SHORT TASK:
Nothing may be dropped or altered: reproduce all the data.

— START PROVIDED MATERIAL —

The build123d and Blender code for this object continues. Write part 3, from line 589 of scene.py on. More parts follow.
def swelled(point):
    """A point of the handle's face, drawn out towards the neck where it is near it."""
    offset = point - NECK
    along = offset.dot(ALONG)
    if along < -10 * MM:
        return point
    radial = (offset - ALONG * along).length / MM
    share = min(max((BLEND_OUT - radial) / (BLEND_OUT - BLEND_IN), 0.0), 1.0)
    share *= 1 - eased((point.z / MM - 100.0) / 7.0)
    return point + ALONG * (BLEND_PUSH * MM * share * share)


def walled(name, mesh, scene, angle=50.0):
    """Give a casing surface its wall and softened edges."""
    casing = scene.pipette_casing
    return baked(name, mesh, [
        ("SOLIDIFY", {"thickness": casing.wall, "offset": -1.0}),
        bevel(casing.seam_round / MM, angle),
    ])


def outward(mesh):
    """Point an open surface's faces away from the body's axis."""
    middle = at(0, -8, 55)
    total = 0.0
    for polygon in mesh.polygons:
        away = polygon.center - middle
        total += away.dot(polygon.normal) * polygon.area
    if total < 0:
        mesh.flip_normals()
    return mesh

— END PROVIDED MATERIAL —

SOLUTION TO THE EXERCISE:
The build123d and Blender code for this object continues. Write part 3, from line 589 of scene.py on. More parts follow.
def swelled(point):
    """A point of the handle's face, drawn out towards the neck where it is near it."""
    offset = point - NECK
    along = offset.dot(ALONG)
    if along < -10 * MM:
        return point
    radial = (offset - ALONG * along).length / MM
    share = min(max((BLEND_OUT - radial) / (BLEND_OUT - BLEND_IN), 0.0), 1.0)
    share *= 1 - eased((point.z / MM - 100.0) / 7.0)
    return point + ALONG * (BLEND_PUSH * MM * share * share)


def walled(name, mesh, scene, angle=50.0):
    """Give a casing surface its wall and softened edges."""
    casing = scene.pipette_casing
    return baked(name, mesh, [
        ("SOLIDIFY", {"thickness": casing.wall, "offset": -1.0}),
        bevel(casing.seam_round / MM, angle),
    ])


def outward(mesh):
    """Point an open surface's faces away from the body's axis."""
    middle = at(0, -8, 55)
    total = 0.0
    for polygon in mesh.polygons:
        away = polygon.center - middle
        total += away.dot(polygon.normal) * polygon.area
    if total < 0:
        mesh.flip_normals()
    return mesh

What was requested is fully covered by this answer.